**WORK REQUIRED:** Your task is to write out the complete listing exactly as it is shown.

**SUPPLIED DATA:**

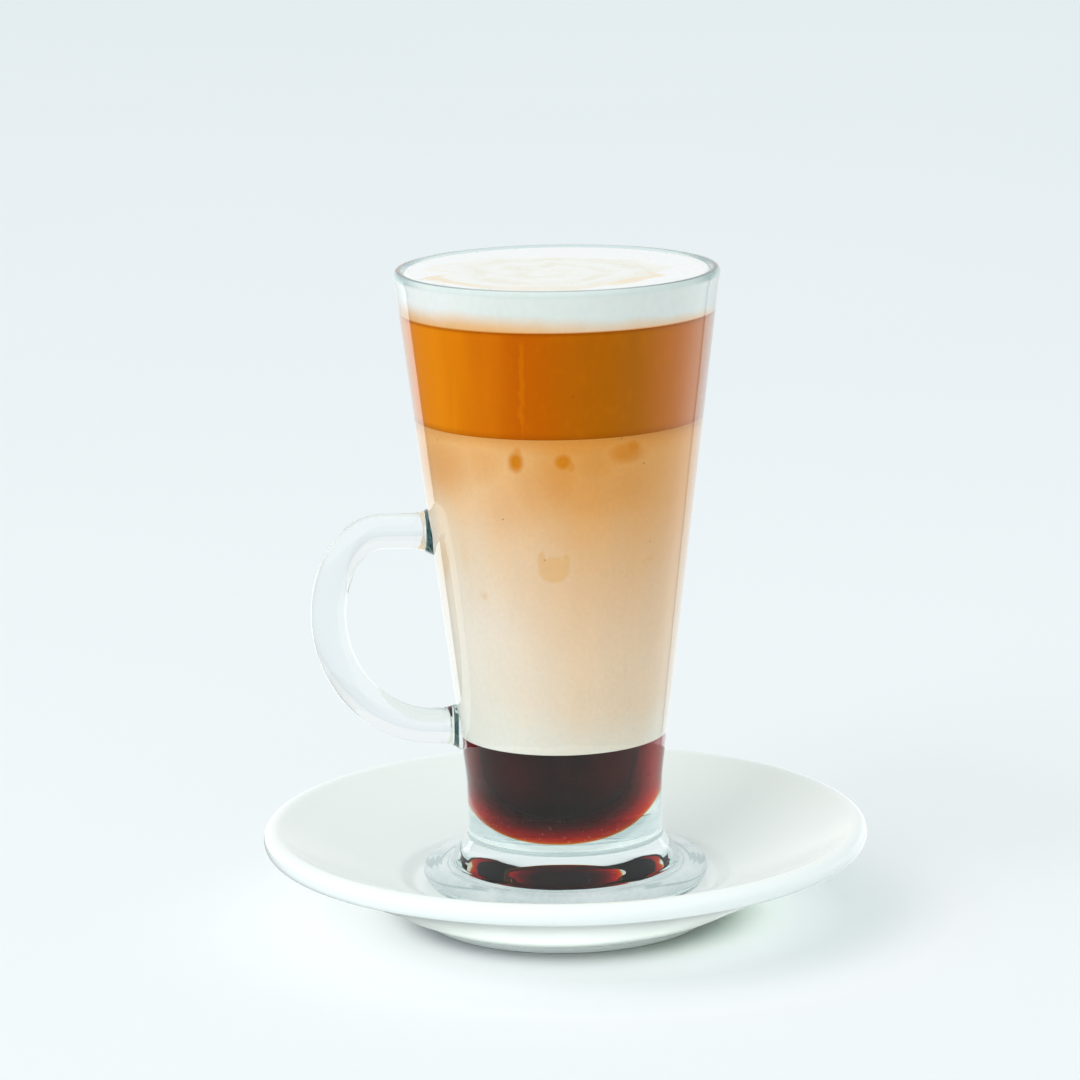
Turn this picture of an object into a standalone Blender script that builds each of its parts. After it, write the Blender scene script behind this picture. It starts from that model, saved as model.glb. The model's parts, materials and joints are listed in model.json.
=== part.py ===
"""Layered coffee drink in a tall handled glass, standing on its saucer.

Six closed solids: the saucer, the pressed glass with its handle fused on, and
the four layers that fill the glass, from the dark syrup up to the foam.
All sizes below are millimetres. The glass stands on +Z, its handle on -X.
"""

import math

import bmesh
import bpy
from mathutils import Vector

MM = 0.001
SIDES = 64
TOUCH_GAP = 0.3

# Glass, heights above the table
RIM_TOP = 161.0
RIM_RADIUS = 39.5
LIP_ROUND = 1.4
WALL_LINE_RADIUS = 39.36
WALL_TAPER = 0.123
WALL_THICKNESS = 2.8
BASE_THICKENING = 4.6
BASE_THICKENING_MID = 42.0
BASE_THICKENING_SPREAD = 9.0
STEM_RADIUS = 24.0
STEM_BOTTOM = 20.6
FOOT_RADIUS = 35.1
FOOT_BOTTOM = 9.2
FOOT_EDGE_ROUND = 2.3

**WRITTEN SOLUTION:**
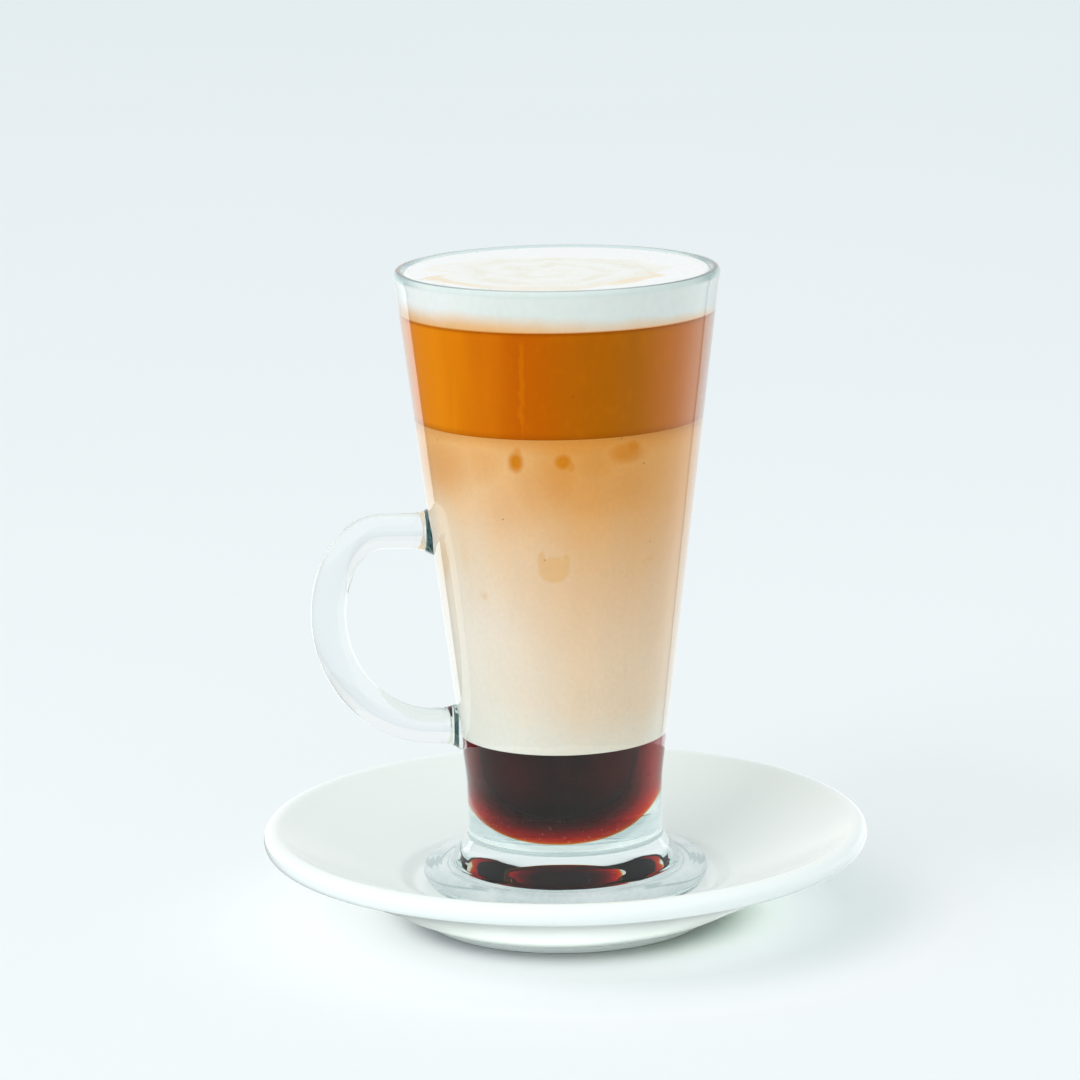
Turn this picture of an object into a standalone Blender script that builds each of its parts. After it, write the Blender scene script behind this picture. It starts from that model, saved as model.glb. The model's parts, materials and joints are listed in model.json.
=== part.py ===
"""Layered coffee drink in a tall handled glass, standing on its saucer.

Six closed solids: the saucer, the pressed glass with its handle fused on, and
the four layers that fill the glass, from the dark syrup up to the foam.
All sizes below are millimetres. The glass stands on +Z, its handle on -X.
"""

import math

import bmesh
import bpy
from mathutils import Vector

MM = 0.001
SIDES = 64
TOUCH_GAP = 0.3

# Glass, heights above the table
RIM_TOP = 161.0
RIM_RADIUS = 39.5
LIP_ROUND = 1.4
WALL_LINE_RADIUS = 39.36
WALL_TAPER = 0.123
WALL_THICKNESS = 2.8
BASE_THICKENING = 4.6
BASE_THICKENING_MID = 42.0
BASE_THICKENING_SPREAD = 9.0
STEM_RADIUS = 24.0
STEM_BOTTOM = 20.6
FOOT_RADIUS = 35.1
FOOT_BOTTOM = 9.2
FOOT_EDGE_ROUND = 2.3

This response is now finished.